═══ Material provided
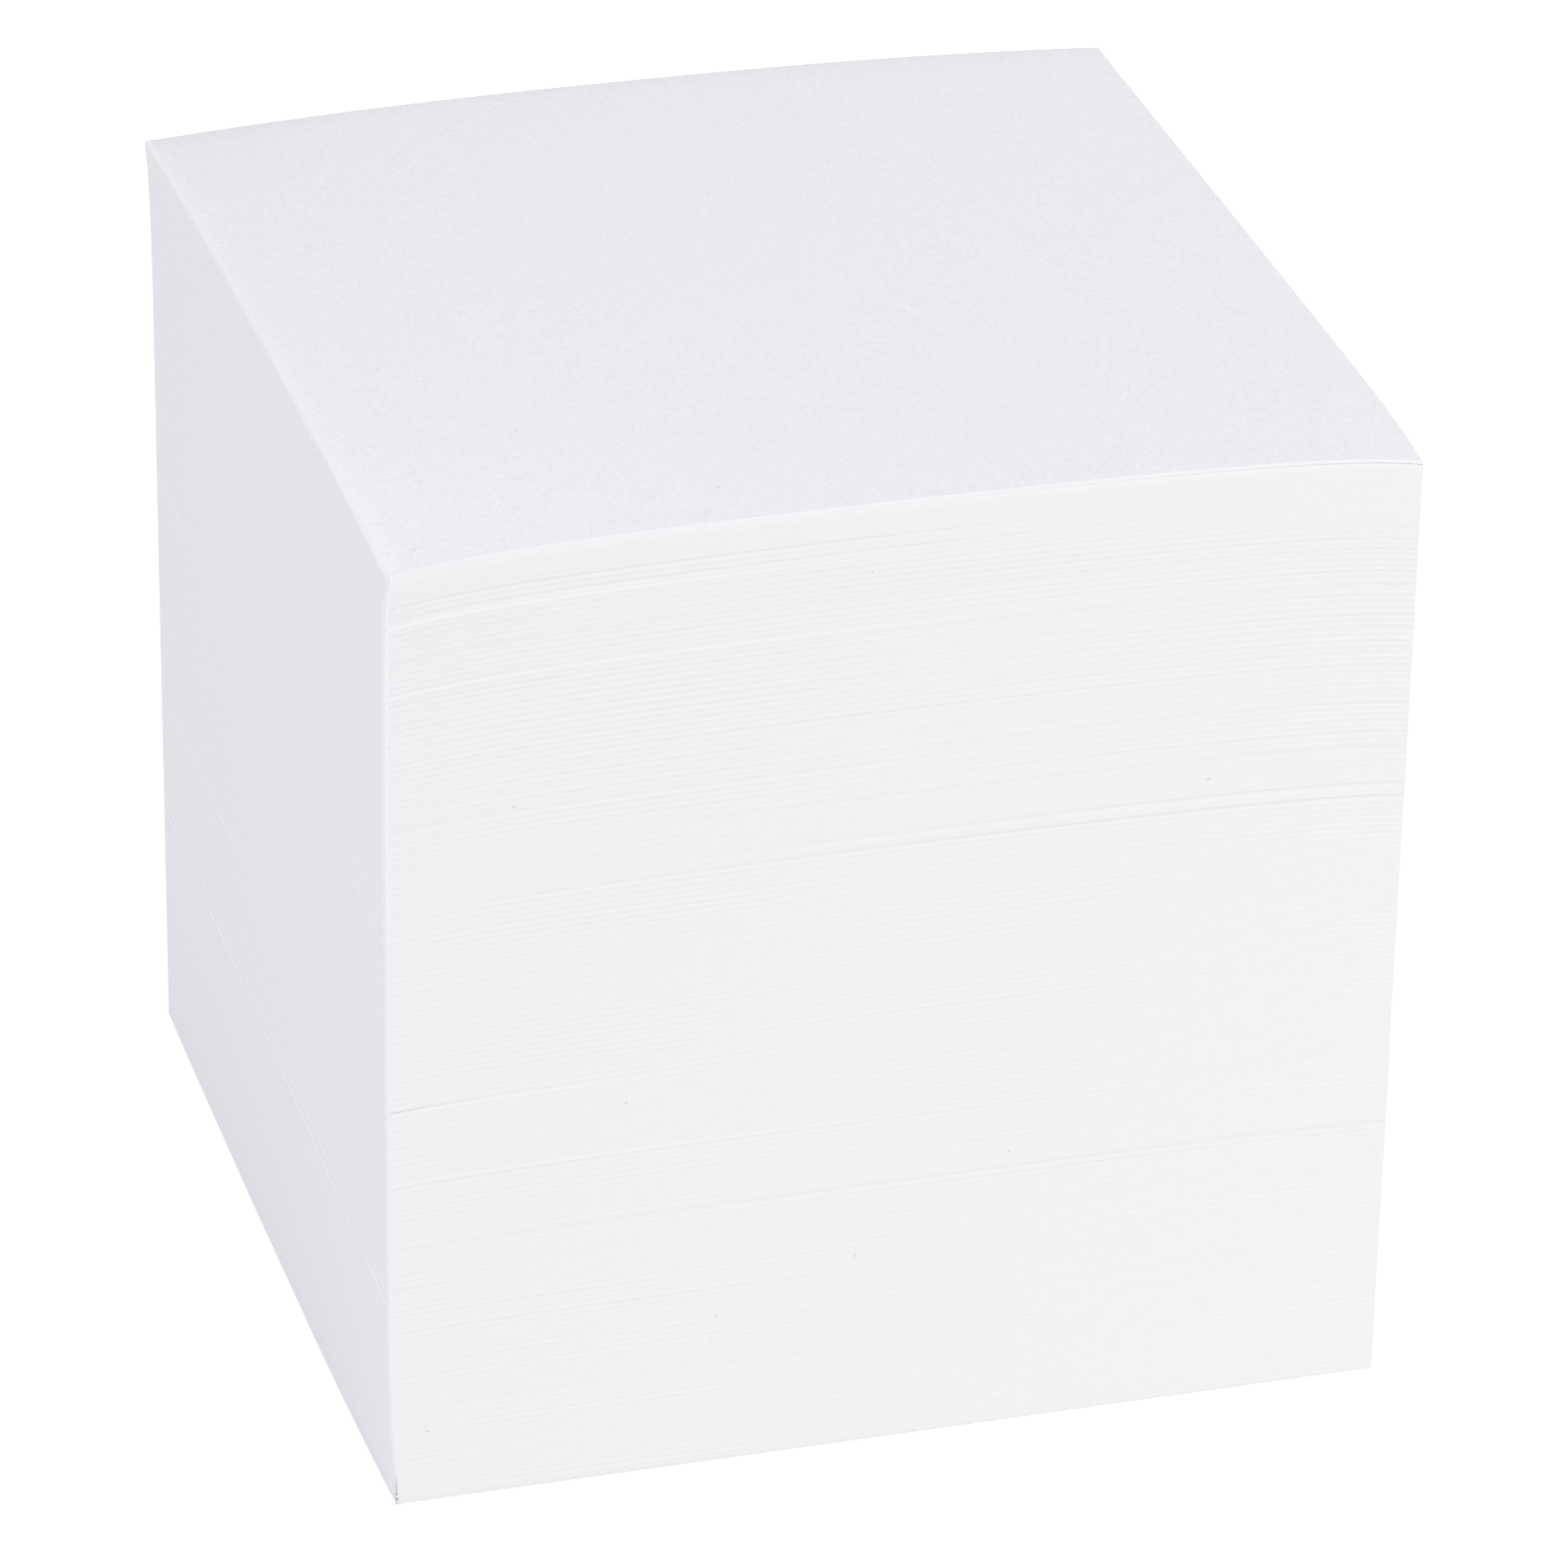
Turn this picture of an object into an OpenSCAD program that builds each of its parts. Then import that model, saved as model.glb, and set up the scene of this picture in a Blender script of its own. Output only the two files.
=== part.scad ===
// Memo cube: a square block of loose white sheets, held along its left edge by a film of padding glue.
// The front edge lies along X, the sheets are stacked along Z, and the origin is under the middle.

/* [Sheets] */
// Width of a sheet, along the front edge
sheet_w = 90; // [60:1:120]
// Depth of a sheet, from the front edge to the back edge
sheet_d = 90; // [60:1:120]
// Height of the stack at its near corners
stack_h = 90; // [66:1:110]
// Thickness of one sheet
sheet_t = 0.1; // [0.08:0.005:0.12]

/* [Lifts] */
// Sheets in the lowest lift, under the first seam
lift_1 = 216; // [120:1:240]
// Sheets in the second lift
lift_2 = 117; // [60:1:140]
// Sheets in the third lift, and the rest of the stack lies on it
lift_3 = 247; // [150:1:280]
// Depth of the groove round the cut edges at a seam between two lifts
seam_groove = 0.2; // [0.1:0.05:0.5]

/* [Cut edges] */
// Sheets that the knife left standing out together as one pack
pack_sheets = 12; // [9:1:30]
// Depth of the groove between two packs
pack_groove = 0.16; // [0.05:0.01:0.3]
// How far one pack lies behind another
pack_step = 0.07; // [0:0.01:0.15]
// Rounding of the sheets' ends along the bottom and the top of the stack
end_round = 0.08; // [0:0.01:0.2]

/* [Open gap] */
// Sheets of the third lift under the gap that opens at the front left corner
gap_sheets = 60; // [30:1:100]
// Depth of the gap at the corner
gap_depth = 0.7; // [0.2:0.1:1.5]
// Distance along the front edge over which the gap closes
gap_run = 4; // [2:0.5:10]

/* [Crown] */
// Rise of the stack midway along the front edge
crown_front = 0.9; // [0:0.05:2]
// Rise of the stack midway along the back edge
crown_back = 1.3; // [0:0.05:2]
// Rise of the stack midway along the glued left edge
crown_left = 0.55; // [0:0.05:2]
// Rise of the stack midway along the right edge
crown_right = 0.05; // [0:0.05:2]
// How far the stack sinks at its two near corners
corner_droop = 0.9; // [0:0.05:1.5]
// Distance from a near corner over which it sinks
droop_reach = 5.5; // [2:0.5:10]

/* [Glued face] */
// Thickness of the film of glue
glue_t = 0.6; // [0.3:0.1:1.5]
// Height of the bead that the glue left along each seam
seam_bead = 0.15; // [0:0.05:0.3]
// How far the near corner draws in at the foot of the glued face
foot_tuck = 0.9; // [0:0.1:1.5]
// Height over which that corner comes back out
foot_reach = 6.5; // [3:0.5:12]
// How far the near corner draws in at the top of the glued face
head_tuck = 0.3; // [0:0.1:1]
// How far the far corner leans out at the top of the glued face
head_flare = 0.5; // [0:0.1:1]
// Height over which both top corners straighten
head_reach = 5; // [2:0.5:10]

/* [Hidden] */

// Columns of facets along the front and back edges, the right edge and the glued left edge
front_cols = 8;
right_cols = 6;
left_cols = 3;
// Rings of the top sheet, as shares of its size
cap_rings = [0.94, 0.7, 0.4];
// Powers that shape the arch of the stack's top and the fade of a corner along the glued face
arch_power = 2.4;
fade_power = 4;
// Seeds and spread of the packs' uneven thickness
share_seed = 11;
share_low = 0.6;
share_high = 1.4;
// Seeds of the packs' uneven edges on the front, right and back faces
FRONT = 0;
RIGHT = 1;
BACK = 2;
edge_seeds = [21, 22, 23];

// Sheets in the whole stack, and the height that each takes up in it
sheet_count = round(stack_h / sheet_t);
sheet_pitch = stack_h / sheet_count;
middle_x = (sheet_w - glue_t - head_flare) / 2;
middle_y = sheet_d / 2;

// Stretches of the stack from the bottom up, each with the mark that ends it
PLAIN = 0;
SEAM = 1;
GAP = 2;
stretches = [
  [lift_1, SEAM],
  [lift_2, SEAM],
  [gap_sheets, GAP],
  [lift_3 - gap_sheets, SEAM],
  [sheet_count - lift_1 - lift_2 - lift_3, PLAIN]
];

// Sum of a list's first values
function total(list, count) = count < 1 ? 0 : list[count - 1] + total(list, count - 1);

// Grooves between the packs of one stretch, as heights above its foot with their marks
function pack_grooves(sheets, mark, seed) =
  let (
    packs = max(1, round(sheets / pack_sheets)),
    shares = rands(share_low, share_high, packs, seed),
    whole = total(shares, packs)
  )
  [for (j = [1:packs]) [sheets * sheet_pitch * total(shares, j) / whole, j == packs ? mark : PLAIN]];

stretch_sheets = [for (s = stretches) s[0]];
grooves = [
  [0, PLAIN],
  for (i = [0:len(stretches) - 1])
    for (g = pack_grooves(stretches[i][0], stretches[i][1], share_seed + i))
      [total(stretch_sheets, i) * sheet_pitch + g[0], g[1]]
];

// Levels of the stack: a groove, the middle of the pack above it, the next groove, and so on
last_level = 2 * (len(grooves) - 1);
levels = [
  for (k = [0:last_level])
    k % 2 == 0 ? grooves[k / 2][0] : (grooves[(k - 1) / 2][0] + grooves[(k + 1) / 2][0]) / 2
];
function mark_at(k) = k % 2 == 0 ? grooves[k / 2][1] : PLAIN;
uneven = [for (seed = edge_seeds) rands(0, 1, last_level + 1, seed)];

// How far a cut face lies inside the sheets' outline at one level
function relief(face, k) =
  k == 0 || k == last_level ? end_round
  : mark_at(k) == SEAM ? seam_groove
  : k % 2 == 0 ? pack_groove * (1 + uneven[face][k]) / 2
  : pack_step * uneven[face][k];

// The open gap cuts into the front face from its left corner
function front_relief(u, k) =
  relief(FRONT, k) + (mark_at(k) == GAP ? gap_depth * exp(-u * sheet_w / gap_run) : 0);

// The glued face draws in at its near corner and leans out at its far top corner
function left_relief(v, z) =
  let (
    near = pow(1 - v, fade_power),
    far = pow(v, fade_power),
    head = exp((z - stack_h) / head_reach)
  )
  foot_tuck * near * exp(-z / foot_reach) + (head_tuck * near - head_flare * far) * head;

// Height that the stack gains over its near corners, with u across the sheet and v from front to back
function arch(s) = 1 - pow(abs(2 * s - 1), arch_power);
function mix(a, b, s) = a + (b - a) * s;
function droop(u, v) = exp(-norm([u * sheet_w, v * sheet_d]) / droop_reach);
function crown(u, v) =
  corner_droop * (1 - droop(u, v) - droop(1 - u, v))
  + arch(u) * mix(crown_front, crown_back, v)
  + arch(v) * mix(crown_left, crown_right, u);

// A point on the stack's side at one level, for a place on the outline of the sheet
function side_point(place, k) =
  let (
    u = place[0],
    v = place[1],
    in_left = u == 0 ? left_relief(v, levels[k]) : 0,
    in_right = u == 1 ? relief(RIGHT, k) : 0,
    in_front = v == 0 ? front_relief(u, k) : 0,
    in_back = v == 1 ? relief(BACK, k) : 0
  )
  [
    u * sheet_w + in_left - in_right,
    v * sheet_d + in_front - in_back,
    levels[k] * (1 + crown(u, v) / stack_h)
  ];

// Places along an edge, closer together near the corners
function stations(cols) = [for (i = [0:cols - 1]) (1 - cos(180 * i / cols)) / 2];
left_places = [for (s = stations(left_cols)) [0, 1 - s]];
outline = concat(
  [for (s = stations(front_cols)) [s, 0]],
  [for (s = stations(right_cols)) [1, s]],
  [for (s = stations(front_cols)) [1 - s, 1]],
  left_places
);

// Triangles between the rings of a tube, where the rings run counter-clockwise seen from above
function tube_faces(columns, rings) = [
  for (k = [0:rings - 2])
    for (i = [0:columns - 1])
      let (
        a = k * columns + i,
        b = k * columns + (i + 1) % columns,
        c = b + columns,
        d = a + columns
      )
      for (face = [[a, d, c], [a, c, b]]) face
];
function turned(faces) = [for (f = faces) [for (i = [len(f) - 1:-1:0]) f[i]]];

// The stack of sheets, crowned by the air between them, with its packs' uneven cut edges
module sheet_block() {
  columns = len(outline);
  rings = last_level + 1 + len(cap_rings);
  side = [for (k = [0:last_level]) for (place = outline) side_point(place, k)];
  cap = [
    for (share = cap_rings)
      for (place = outline)
        let (u = mix(0.5, place[0], share), v = mix(0.5, place[1], share))
        [u * sheet_w, v * sheet_d, stack_h + crown(u, v)]
  ];
  foot = [sheet_w / 2, sheet_d / 2, 0];
  peak = [sheet_w / 2, sheet_d / 2, stack_h + crown(0.5, 0.5)];
  foot_index = rings * columns;
  peak_index = foot_index + 1;
  last_ring = (rings - 1) * columns;
  color("white")
    translate([-middle_x, -middle_y, 0])
      polyhedron(
        points = concat(side, cap, [foot, peak]),
        faces = concat(
          [for (i = [0:columns - 1]) [i, (i + 1) % columns, foot_index]],
          tube_faces(columns, rings),
          [for (i = [0:columns - 1]) [last_ring + i, peak_index, last_ring + (i + 1) % columns]]
        )
      );
}

// The film of glue, moulded to the stack's left face, with a bead along each seam
module glue_edge() {
  places = concat(left_places, [[0, 0]]);
  across = len(places);
  columns = 2 * across;
  points = [
    for (k = [0:last_level])
      let (
        inner = [for (place = places) side_point(place, k)],
        thick = glue_t + (mark_at(k) == SEAM ? seam_bead : 0)
      )
      concat(inner, [for (i = [across - 1:-1:0]) [inner[i][0] - thick, places[i][1] * sheet_d, inner[i][2]]])
  ];
  top_ring = last_level * columns;
  caps = [
    for (i = [0:across - 2])
      let (j = columns - 1 - i)
      for (face = [[i, j, j - 1], [i, j - 1, i + 1]]) face
  ];
  color("whitesmoke")
    translate([-middle_x, -middle_y, 0])
      polyhedron(
        points = [for (ring = points) for (p = ring) p],
        faces = concat(
          turned(tube_faces(columns, last_level + 1)),
          caps,
          turned([for (f = caps) [for (i = f) i + top_ring]])
        )
      );
}

sheet_block();
glue_edge();
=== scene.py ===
"""The looks of a memo cube: a square block of loose white sheets with a glued left edge.

Lengths are in millimetres until a mesh or a material is made. The form repeats the solids' own rules.
"""

import math

import bpy
import numpy as np
from mathutils import Matrix, Vector


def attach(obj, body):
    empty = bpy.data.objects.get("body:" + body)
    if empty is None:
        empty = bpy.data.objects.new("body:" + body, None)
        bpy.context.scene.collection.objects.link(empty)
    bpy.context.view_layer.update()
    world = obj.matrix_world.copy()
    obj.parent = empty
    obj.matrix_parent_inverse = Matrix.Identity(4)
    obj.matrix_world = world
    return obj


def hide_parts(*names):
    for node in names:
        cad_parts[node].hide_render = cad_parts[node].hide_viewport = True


MM = 0.001

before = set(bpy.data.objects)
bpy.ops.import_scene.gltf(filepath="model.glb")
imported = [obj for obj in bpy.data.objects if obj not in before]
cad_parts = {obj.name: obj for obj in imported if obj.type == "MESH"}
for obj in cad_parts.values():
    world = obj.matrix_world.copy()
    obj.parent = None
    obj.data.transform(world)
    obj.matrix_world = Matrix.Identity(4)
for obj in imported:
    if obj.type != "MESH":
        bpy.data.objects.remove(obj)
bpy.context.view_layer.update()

# The stack of sheets, as the solids have it
SHEET_W = 90.0
SHEET_D = 90.0
SHEET_T = 0.1
SHEETS = 900
STACK_H = SHEETS * SHEET_T
SEAM_SHEETS = (216, 333, 580)
GAP_SHEET = 393
END_ROUND = 0.08
CROWN_FRONT, CROWN_BACK, CROWN_LEFT, CROWN_RIGHT = 0.9, 1.3, 0.55, 0.05
ARCH_POWER = 2.4
CORNER_DROOP, DROOP_REACH = 0.9, 5.5

# The glued face, as the solids have it
GLUE_T = 0.6
FOOT_TUCK, FOOT_REACH = 0.9, 6.5
HEAD_TUCK, HEAD_FLARE, HEAD_REACH = 0.3, 0.5, 5.0
FADE_POWER = 4
MIDDLE = np.array([(SHEET_W - GLUE_T - HEAD_FLARE) / 2, SHEET_D / 2, 0.0])


# Form of the stack


def mix(a, b, s):
    return a + (b - a) * s


def arch(s):
    return 1 - np.abs(2 * s - 1) ** ARCH_POWER


def droop(u, v):
    return np.exp(-np.hypot(u * SHEET_W, v * SHEET_D) / DROOP_REACH)


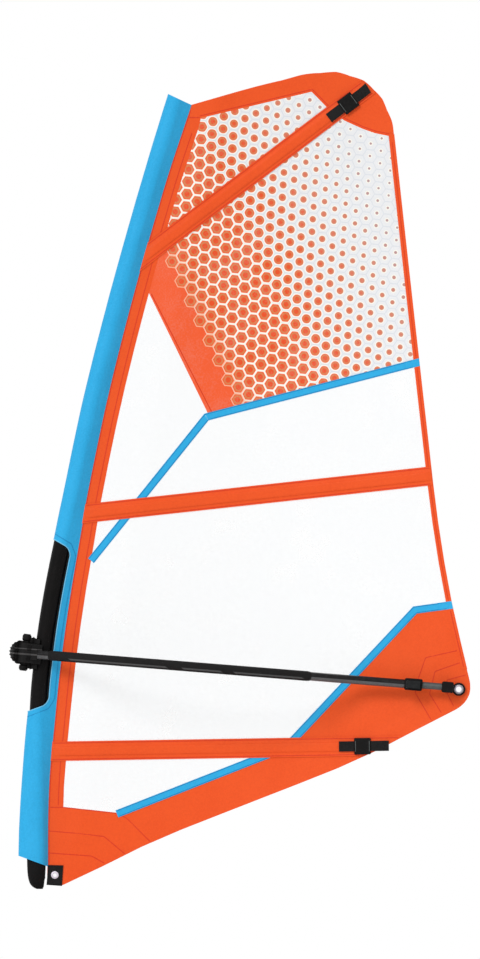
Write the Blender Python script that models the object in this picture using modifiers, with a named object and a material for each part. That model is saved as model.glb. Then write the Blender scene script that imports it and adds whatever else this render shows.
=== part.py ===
"""A child's windsurf rig: a curved mast in a luff sleeve, a one square metre sail and a wishbone boom.

Metres, +Z up the mast, +X aft, port side at -Y. The sail lies near the plane Y = 0 and bellies to
starboard.
The origin is the middle of the flat under the mast boot.
"""

import bisect
import math

import bmesh
import bpy
from mathutils import Matrix, Vector

# Fits
GAP = 0.0003
WELD = 0.000002
SEAM_GAP = 0.00015
SLIDE_EASE = 0.0006
# How far a short cutter, and a long one, runs past what it cuts
SHORT_PAST = 0.004
LONG_PAST = 0.010
SLOPE_STEP = 0.010

# The top of the luff, at the seam; heights near the head are measured from it
LUFF_TOP = 1.568

# Mast
MAST_DIAMETER = 0.034
MAST_WALL = 0.002
MAST_START = 0.0205
MAST_JOINT = 0.850
MAST_HEAD_ROOM = 0.006
FERRULE_REACH = 0.080
FERRULE_WALL = 0.0025
CAP_HEIGHT = 0.004
CAP_SPIGOT = 0.025
CAP_CHAMFER = 0.0015
# The mast's bend: heights as shares of the top of the luff, and how far aft the centre line is there
MAST_HEIGHT_SHARE = [0.0, 0.08801, 0.19005, 0.26658, 0.36862, 0.49617, 0.62372, 0.75128, 0.87883, 1.00638]
MAST_AFT = [-0.0054, -0.0074, -0.0050, 0.0010, 0.0228, 0.0634, 0.1060, 0.1562, 0.2122, 0.2722]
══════
Find the word "names" in the records and pull out each line that has it.

Reply to the task:
def hide_parts(*names):
    for node in names:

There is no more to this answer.